The health of tedge services like tedge-mapper, tedge-agent etc can be monitored via MQTT. These services expose MQTT health endpoints which you can query to check if the process is still active or not.

To get the last known health status of a service you can subscribe to the following topic

te/<service-topic-id>/status/health

To refresh the health status of the service, publish an empty message on the topic below.

te/<service-topic-id>/cmd/health/check
note

If the response is not received then most likely the service is down, or not responding

For example, tedge-mapper-c8y publishes a message on topic te/device/main/service/tedge-mapper-c8y/status/health when it starts:

{ "pid": 290854, "status": "up", "time": "2023-04-02T21:37:12.345678901Z" }
PropertyDescription
pidProcess ID of the service
statusService status.
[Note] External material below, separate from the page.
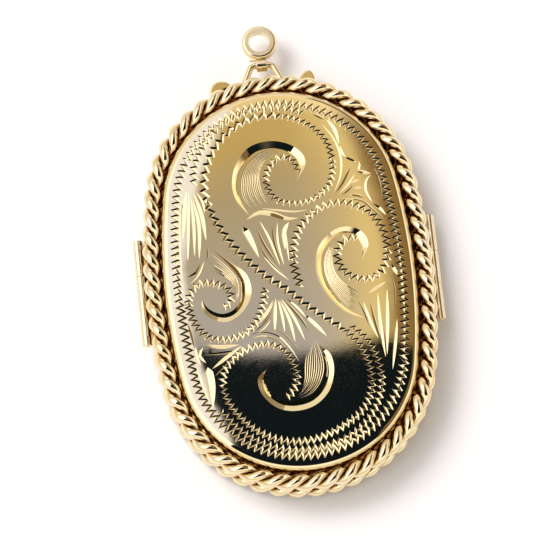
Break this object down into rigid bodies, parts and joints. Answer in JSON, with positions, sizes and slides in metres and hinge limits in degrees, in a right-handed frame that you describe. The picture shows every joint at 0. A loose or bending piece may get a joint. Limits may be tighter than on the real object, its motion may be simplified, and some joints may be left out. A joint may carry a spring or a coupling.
{
  "type": "locket",
  "caption": "Oval family locket with engraved cover, twisted-wire borders, side hinges, a swinging middle leaf, framed photo places and a bail ring.",
  "frame": {"origin": "centre of the flat back face", "axes": "+Z out of the front face, +Y to the bail, +X to the right of somebody who looks at the front"},
  "size_m": [0.028, 0.045, 0.0047],
  "materials": {
    "polished_gold": "polished, pale yellow",
    "rope_gold": "polished, warm yellow",
    "bail_gold": "polished with light wear",
    "hinge_gold": "polished",
    "frame_gold": "satin",
    "clear_window": "clear, glossy",
    "photo_card": "matt, blank"
  },
  "bodies": {
    "back_cover": {"back_shell": "polished_gold", "back_rope_border": "rope_gold", "back_hinge_knuckle": "hinge_gold", "back_thumb_tab": "polished_gold", "back_photo_card": "photo_card", "back_photo_window": "clear_window", "back_photo_frame": "frame_gold"},
    "middle_leaf": {"middle_leaf": "polished_gold", "leaf_front_card": "photo_card", "leaf_front_window": "clear_window", "leaf_front_frame": "frame_gold", "leaf_back_card": "photo_card", "leaf_back_window": "clear_window", "leaf_back_frame": "frame_gold", "left_leaf_knuckles": "hinge_gold", "right_leaf_knuckles": "hinge_gold", "left_hinge_pin": "hinge_gold", "bail_arch": "bail_gold", "right_hinge_pin": "hinge_gold"},
    "front_cover": {"front_shell": "polished_gold", "front_rope_border": "rope_gold", "front_hinge_knuckle": "hinge_gold", "front_thumb_tab": "polished_gold", "front_photo_card": "photo_card", "front_photo_window": "clear_window", "front_photo_frame": "frame_gold"},
    "bail_ring": {"bail_ring": "bail_gold", "bail_collar": "bail_gold"}
  },
  "joints": [
    {"name": "leaf_hinge", "type": "hinge", "parent": "back_cover", "child": "middle_leaf", "pos_m": [0.01352, 0.0003, 0.00193], "axis": [0, 1, 0], "range_deg": [0, 180]},
    {"name": "front_cover_hinge", "type": "hinge", "parent": "middle_leaf", "child": "front_cover", "pos_m": [-0.01352, 0.0003, 0.00278], "axis": [0, -1, 0], "range_deg": [0, 180]},
    {"name": "bail_swing", "type": "hinge", "parent": "middle_leaf", "child": "bail_ring", "pos_m": [-0.00035, 0.02135, 0.00235], "axis": [1, 0, 0], "range_deg": [-105, 105]}
  ]
}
Possible values are up or down
timeTimestamp in RFC3339 format

If the tedge service gets stopped, crashed, or killed, then a down message will be published on health status topic and this will be retained until the service is restarted.
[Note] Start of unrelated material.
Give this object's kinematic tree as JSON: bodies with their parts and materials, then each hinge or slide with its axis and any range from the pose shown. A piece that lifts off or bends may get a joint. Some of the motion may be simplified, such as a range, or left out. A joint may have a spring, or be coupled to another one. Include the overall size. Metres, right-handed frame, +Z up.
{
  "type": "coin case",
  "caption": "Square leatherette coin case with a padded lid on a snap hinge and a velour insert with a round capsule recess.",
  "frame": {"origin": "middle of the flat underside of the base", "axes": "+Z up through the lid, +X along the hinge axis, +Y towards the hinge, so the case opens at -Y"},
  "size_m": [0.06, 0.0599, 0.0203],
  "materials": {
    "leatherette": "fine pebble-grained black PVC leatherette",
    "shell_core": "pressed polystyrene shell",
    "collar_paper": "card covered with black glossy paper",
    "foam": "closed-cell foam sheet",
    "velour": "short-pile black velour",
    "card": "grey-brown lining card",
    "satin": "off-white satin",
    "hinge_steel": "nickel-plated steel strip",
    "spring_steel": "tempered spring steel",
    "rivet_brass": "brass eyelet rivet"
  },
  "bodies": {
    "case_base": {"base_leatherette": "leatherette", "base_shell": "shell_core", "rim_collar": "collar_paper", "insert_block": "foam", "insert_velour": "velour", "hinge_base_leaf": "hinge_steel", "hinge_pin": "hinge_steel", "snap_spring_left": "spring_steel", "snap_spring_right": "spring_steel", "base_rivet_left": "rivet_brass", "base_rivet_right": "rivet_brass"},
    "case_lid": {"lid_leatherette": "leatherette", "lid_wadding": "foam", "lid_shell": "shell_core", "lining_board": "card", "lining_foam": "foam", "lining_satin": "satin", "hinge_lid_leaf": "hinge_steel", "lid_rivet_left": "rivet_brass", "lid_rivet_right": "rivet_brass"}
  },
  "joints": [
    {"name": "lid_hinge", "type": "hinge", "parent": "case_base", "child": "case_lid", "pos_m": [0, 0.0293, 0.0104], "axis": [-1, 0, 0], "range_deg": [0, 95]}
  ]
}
E.g. the mapper being killed:

tedge mqtt sub 'te/+/+/+/+/status/health'
Output
INFO: Connected
[te/device/main/service/mosquitto-c8y-bridge/status/health] 1
[te/device/main/service/tedge-mapper-c8y/status/health] {"pid":51367,"status":"down"}
[te/device/main/service/tedge-agent/status/health] {"pid":13280,"status":"up","time":"2023-02-02T09:37:47+00:00"}

Supported MQTT health endpoint topics​

The following endpoints are currently supported:

  • te/device/main/service/tedge-agent/status/health
  • te/device/main/service/tedge-mapper-c8y/status/health
  • te/device/main/service/tedge-mapper-az/status/health
  • te/device/main/service/tedge-mapper-aws/status/health
  • te/device/main/service/tedge-mapper-collectd/status/health
  • te/device/main/service/tedge-log-plugin/status/health
  • te/device/main/service/tedge-configuration-plugin/status/health

All future tedge services will also follow the same topic naming scheme convention.

Mosquitto bridge health endpoints​

The mosquitto bridge clients connecting thin-edge devices to the respective cloud platforms also report their health status as retained messages to te/device/main/service/<mosquitto-cloud-bridge>/status/health topics. The health check messages published by these clients are just numeric values 1 or 0, indicating active and dead bridge clients respectively.
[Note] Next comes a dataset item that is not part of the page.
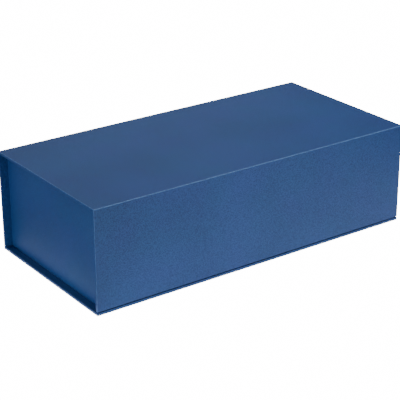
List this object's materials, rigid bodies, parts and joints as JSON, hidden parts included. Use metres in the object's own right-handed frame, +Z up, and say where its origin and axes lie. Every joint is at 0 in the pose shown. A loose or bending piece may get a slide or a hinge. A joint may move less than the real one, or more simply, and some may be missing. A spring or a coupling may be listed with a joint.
{
  "type": "presentation box",
  "caption": "Rigid presentation box: a hinged paper-covered case with a magnetic front flap round a glued tray.",
  "frame": {"origin": "middle of the base's footprint, on the surface it stands on", "axes": "+X along the box to its right-hand end, -Y out of the front flap, +Z up"},
  "size_m": [0.35, 0.17, 0.1],
  "materials": {
    "cover_paper": "satin pearl-toned paper with a fine grain",
    "liner_paper": "satin paper with a fine grain",
    "greyboard": "matt recycled greyboard",
    "stay_tape": "matt kraft tape",
    "magnet_plating": "nickel plated",
    "keeper_steel": "satin steel"
  },
  "bodies": {
    "box": {"base_board": "greyboard", "base_spine_fold": "cover_paper", "base_wrap": "cover_paper", "corner_stay_back_left": "stay_tape", "corner_stay_back_right": "stay_tape", "corner_stay_front_left": "stay_tape", "corner_stay_front_right": "stay_tape", "keeper_left": "keeper_steel", "keeper_right": "keeper_steel", "lid_hinge_fold": "cover_paper", "spine_board": "greyboard", "spine_hinge_liner": "liner_paper", "spine_wrap": "cover_paper", "tray_back_board": "greyboard", "tray_floor_board": "greyboard", "tray_floor_liner": "liner_paper", "tray_front_board": "greyboard", "tray_left_board": "greyboard", "tray_right_board": "greyboard", "tray_wrap_back": "cover_paper", "tray_wrap_front": "cover_paper", "tray_wrap_left": "cover_paper", "tray_wrap_right": "cover_paper"},
    "lid": {"flap_hinge_fold": "cover_paper", "lid_board": "greyboard", "lid_liner": "liner_paper", "lid_wrap": "cover_paper"},
    "flap": {"flap_board": "greyboard", "flap_liner": "liner_paper", "flap_wrap": "cover_paper", "magnet_left": "magnet_plating", "magnet_right": "magnet_plating"}
  },
  "joints": [
    {"name": "lid_hinge", "type": "hinge", "parent": "box", "child": "lid", "pos_m": [0, 0.08458, 0.09958], "axis": [-1, 0, 0], "range_deg": [0, 180], "deforming": ["lid_hinge_fold"]},
    {"name": "flap_hinge", "type": "hinge", "parent": "lid", "child": "flap", "pos_m": [0, -0.08458, 0.09958], "axis": [-1, 0, 0], "range_deg": [0, 180], "deforming": ["flap_hinge_fold"]}
  ]
}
Here are the health endpoints of currently supported clouds, bridged with mosquitto:

CloudHealth topic
Cumulocityte/device/main/service/mosquitto-c8y-bridge/status/health
Azurete/device/main/service/mosquitto-az-bridge/status/health
AWSte/device/main/service/mosquitto-aws-bridge/status/health

Explicit health check requests via te/<bridge-service-topic-id>/cmd/health/check topics is not supported by these bridge clients. Since the health status messages are sent as retained messages, just subscribing to these health topics is sufficient to get the latest status.